1. alpha: The CFC solubility alpha is to be computed using modeled SST and SSS, both of which vary in time at each grid point. For OCMIP-2 we use the solubility formulation determined by Warner and Weiss (1985, Table 5 for solubility in [mol/(l * atm)]). The function sol_cfc.f determines alpha accordingly, for both CFC-11 and CFC-12, but changes the units to [mol/(m^3 * picoatm)] so that model CFC concentrations can then be carried in SI units [mol/m^3].

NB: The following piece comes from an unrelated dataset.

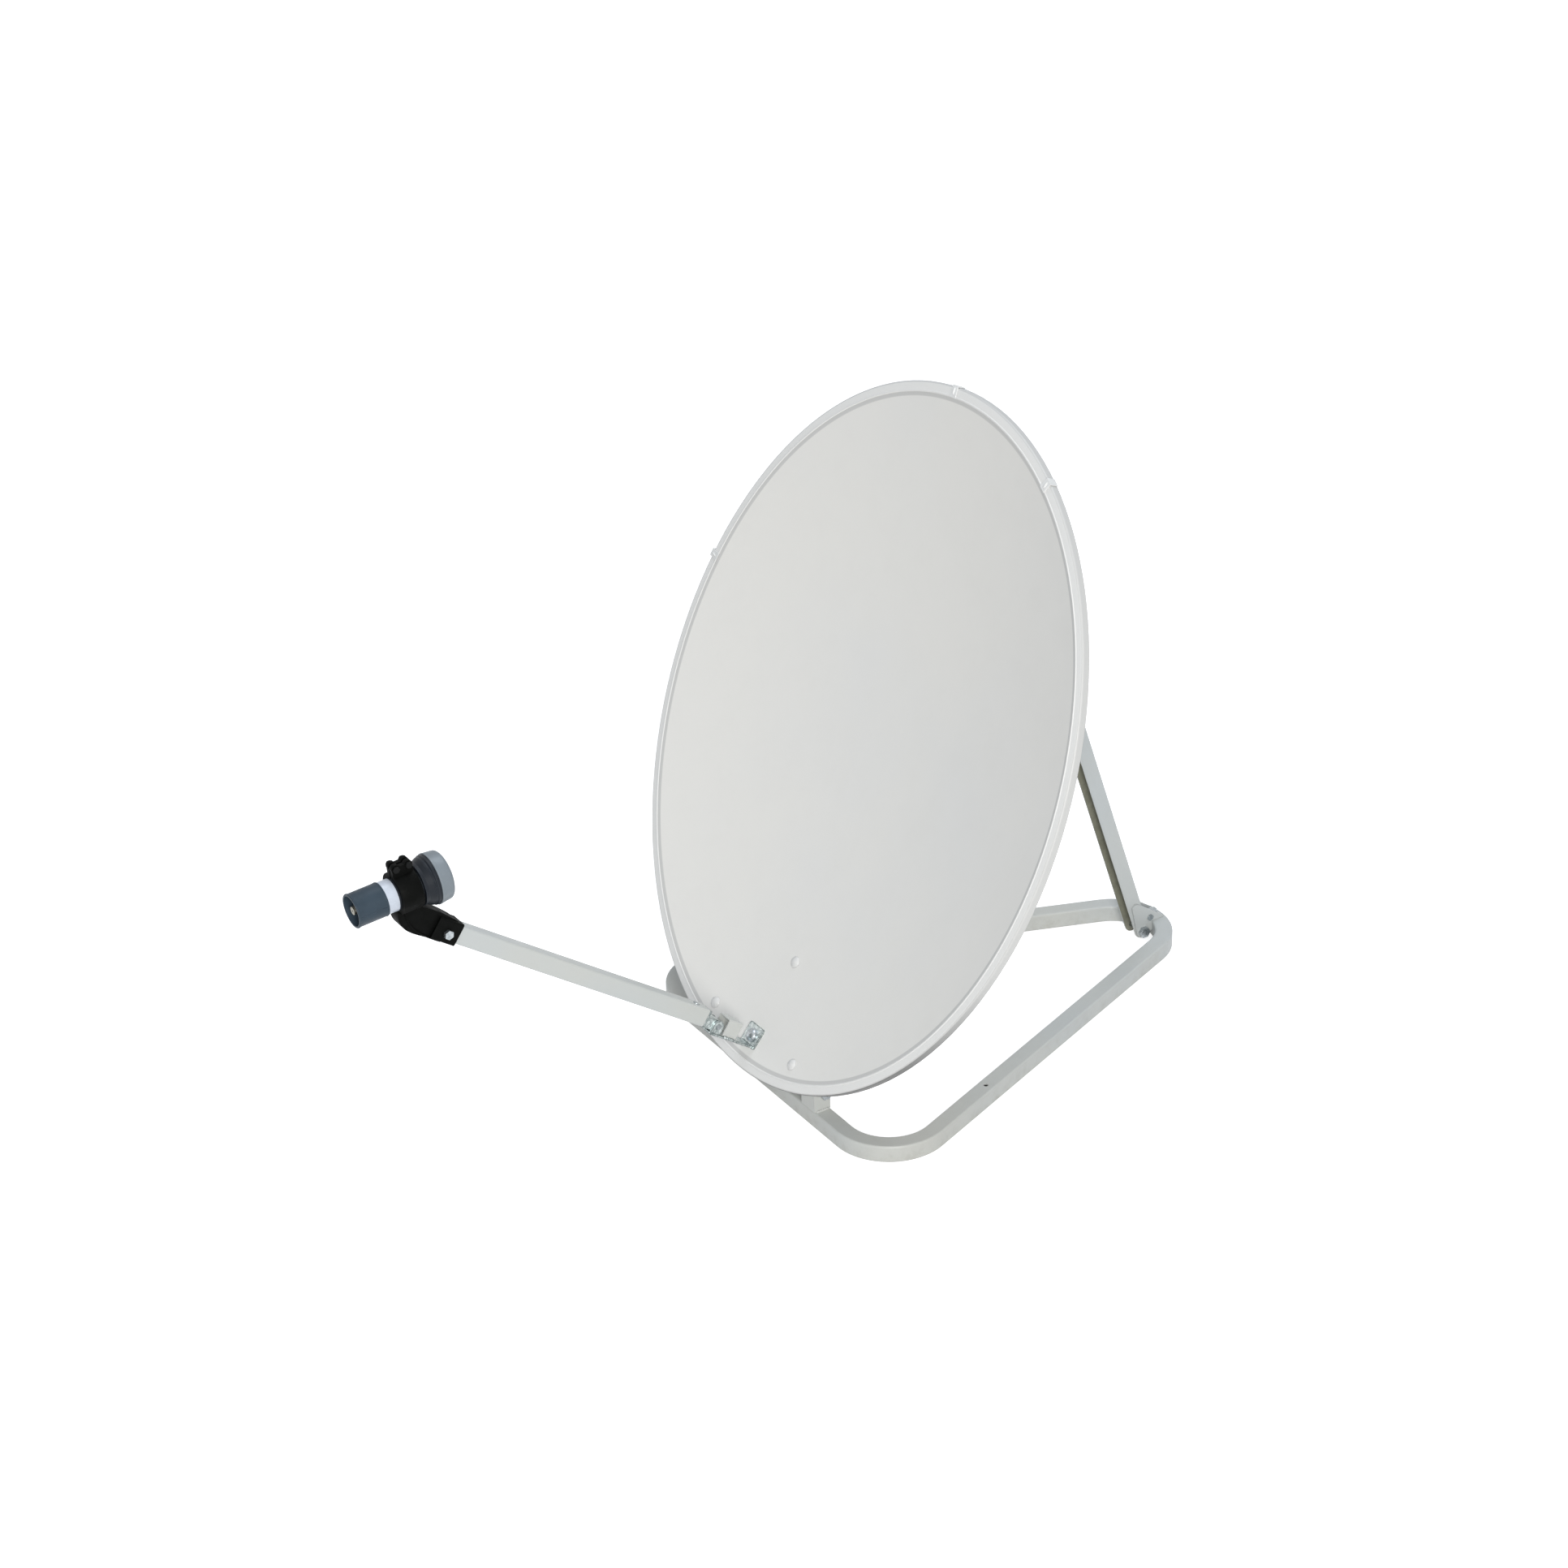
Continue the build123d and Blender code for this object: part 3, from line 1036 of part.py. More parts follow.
with BuildPart() as lnb_band:
    with BuildSketch(LNB_SIDE):
        with Locations((BODY_FRONT + SEAT, LNB_CORE + SEAT)):
            band_length = BAND_FRONT - BODY_FRONT - 2 * SEAT
            Rectangle(band_length, BAND_RADIUS - LNB_CORE - SEAT, align=(Align.MIN, Align.MIN))
    revolve(axis=LNB_AXIS)
finish(lnb_band, "lnb_band")

with BuildPart() as lnb_collar:
    with BuildSketch(LNB_SIDE):
        with BuildLine():
            Polyline(
                (BAND_FRONT, LNB_CORE + SEAT),
                (CAP_REAR - SEAT, LNB_CORE + SEAT),
                (CAP_REAR - SEAT, COLLAR_RADIUS),
                (CAP_REAR - 3.5, COLLAR_RADIUS),
                (CAP_REAR - 5, COLLAR_RADIUS - 1.8),
                (CAP_REAR - 8, COLLAR_RADIUS - 1.8),
                (NECK_FRONT + 4, COLLAR_REAR_RADIUS),
                (NECK_FRONT, COLLAR_REAR_RADIUS),
                (NECK_FRONT, NECK_RADIUS),
                (BAND_FRONT, NECK_RADIUS),
                (BAND_FRONT, LNB_CORE + SEAT),
            )
        make_face()
    revolve(axis=LNB_AXIS)
finish(lnb_collar, "lnb_collar")

CAP_TIP = CAP_REAR + CAP_LENGTH
CAP_INSIDE = CAP_TIP - CAP_WALL
CAP_SHOULDER = CAP_TIP - CAP_EDGE
CAP_INNER_SHOULDER = CAP_INSIDE - 3
with BuildPart() as lnb_cap:
    with BuildSketch(LNB_SIDE):
        with BuildLine():
            Line((CAP_REAR, CAP_RADIUS - CAP_WALL), (CAP_REAR, CAP_RADIUS))
            Line((CAP_REAR, CAP_RADIUS), (CAP_SHOULDER, CAP_FRONT_RADIUS + 0.6))
            Spline(
                (CAP_SHOULDER, CAP_FRONT_RADIUS + 0.6),
                (CAP_TIP - 1.5, CAP_FRONT_RADIUS - 3.5),
                (CAP_TIP, 0),
                tangents=((1, -0.12), (0, -1)),
            )
            Line((CAP_TIP, 0), (CAP_INSIDE, 0))
            Line((CAP_INSIDE, 0), (CAP_INNER_SHOULDER, CAP_FRONT_RADIUS - 6))
            Line(
                (CAP_INNER_SHOULDER, CAP_FRONT_RADIUS - 6),
                (CAP_SHOULDER - 1, CAP_FRONT_RADIUS - CAP_WALL),
            )
            Line((CAP_SHOULDER - 1, CAP_FRONT_RADIUS - CAP_WALL), (CAP_REAR, CAP_RADIUS - CAP_WALL))
        make_face()
    revolve(axis=LNB_AXIS)
finish(lnb_cap, "lnb_cap")
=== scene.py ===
import json
import math

import bpy
from mathutils import Matrix, Vector


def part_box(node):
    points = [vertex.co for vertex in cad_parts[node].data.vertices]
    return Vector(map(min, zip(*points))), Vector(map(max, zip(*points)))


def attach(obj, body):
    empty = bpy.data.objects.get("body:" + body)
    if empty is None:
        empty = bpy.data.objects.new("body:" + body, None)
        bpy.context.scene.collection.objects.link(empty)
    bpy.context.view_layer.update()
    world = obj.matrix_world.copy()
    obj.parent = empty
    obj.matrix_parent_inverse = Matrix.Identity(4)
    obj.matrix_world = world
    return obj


# Looks of the portable satellite dish. Metres, in the part's own frame.
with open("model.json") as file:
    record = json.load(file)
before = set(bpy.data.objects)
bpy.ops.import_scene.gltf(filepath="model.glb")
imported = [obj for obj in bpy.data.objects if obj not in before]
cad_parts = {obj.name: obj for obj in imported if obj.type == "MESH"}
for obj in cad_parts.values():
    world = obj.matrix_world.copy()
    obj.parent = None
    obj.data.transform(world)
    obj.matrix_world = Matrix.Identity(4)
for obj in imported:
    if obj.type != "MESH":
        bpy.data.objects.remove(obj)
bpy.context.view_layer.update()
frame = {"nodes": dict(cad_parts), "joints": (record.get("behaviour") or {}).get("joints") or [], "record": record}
nodes = frame["nodes"]
joints = {joint["name"]: joint for joint in frame["joints"]}
scene = bpy.context.scene


# ---------------------------------------------------------------- places on the dish and the arm
# Reflector: its rim plane stands on a foot and leans back
DISH_LEAN = math.radians(24.1)
DISH_FOOT_Y = -0.0328
DISH_FOOT_Z = 0.0248
# Half width and half height of its outline, and of the bowl inside the flange
EDGE_X = 0.375
EDGE_V = 0.424
BOWL_X = 0.364
BOWL_V = BOWL_X * EDGE_V / EDGE_X
BOWL_DEPTH = 0.06

# Feed arm: it rises forward from a point low on the rim plane
ARM_RISE = math.radians(35.57)
ARM_FOOT_V = 0.046 - EDGE_V


def dish_point(x, v, depth):
    """A point at x, at height v up the rim plane from its middle, and at a depth behind that plane."""
    y = DISH_FOOT_Y + (EDGE_V + v) * math.sin(DISH_LEAN) + depth * math.cos(DISH_LEAN)
    z = DISH_FOOT_Z + (EDGE_V + v) * math.cos(DISH_LEAN) - depth * math.sin(DISH_LEAN)
    return Vector((x, y, z))


def bowl_depth(x, v):
    """Depth of the bowl's face behind the rim plane."""
    return BOWL_DEPTH * (1 - (x / BOWL_X) ** 2 - (v / BOWL_V) ** 2)


def arm_point(along, height, x=0.0):
    """A point along the feed arm from its foot, at a height above its axis."""
    foot = dish_point(0, ARM_FOOT_V, 0)
    y = foot.y - math.cos(ARM_RISE) * along + math.sin(ARM_RISE) * height
    z = foot.z + math.sin(ARM_RISE) * along + math.cos(ARM_RISE) * height
    return Vector((x, y, z))


# ---------------------------------------------------------------- node helper of the materials
def linear(r, g, b):
    """Linear colour of an sRGB colour given in 0 to 255."""
    out = []
    for value in (r, g, b):
        value /= 255
        out.append(value / 12.92 if value <= 0.04045 else ((value + 0.055) / 1.055) ** 2.4)
    return (*out, 1.0)


def shade(colour, factor):
    """A colour made darker or lighter by a factor."""
    return (*[min(1.0, channel * factor) for channel in colour[:3]], 1.0)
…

2. pCFC: Extrapolated records for observed CFC-11 and CFC-12 [in picoatm] constructed at 41S and 45N (Walker et al., pers. comm.). For OCMIP-2, each station will be treated as representative of its own hemisphere, except between 10S and 10N where those station values will be interpolated linearly as a function of latitude. Thus there are 3 zones:
• 90S-10S, where CFC's are held to same value as at the station at 41S;
• 10S-10N, a buffer zone where values are interpolated linearly; and
• 10N-90N where values are held to the same value as at the measuring station at 45N.
3. P: Is the total atmospheric pressure [atm] from the monthly mean climatology of Esbensen and Kushnir (1981). The latter, given originally on a 4 x 5 degree grid (latitude x longitude) in bars, is converted to atm by multiplying by (1/1.101325). Land and sea ice values in the original data set were filled with average values from adjacent ocean points. These monthly mean arrays were then linearly interpolated to the 1 x 1 degree grid of Levitus (see netCDF file gasx_ocmip2.nc).

Technical notes:

1. The Fortran subroutine cfc_interp.f interpolates pCFC spatially following the above algorithm. The code allows, in one pass, to spatially interpolate atmospheric pCFC-11 and pCFC-12, at a given timestep, to all grid points as a function of latitude.
2. The ASCII file cfc1112.atm provides mid-year values of atmospheric pCFC-11 and pCFC-12 [in picoatm] at both stations for the period from 1931 to 1997. See the program read_cfcatm.f.
3. Temporal interpolation of atmospheric pCFC-11 and pCFC-12 is to be made linearly for each time step, based on mid-year values (file cfc1112.atm).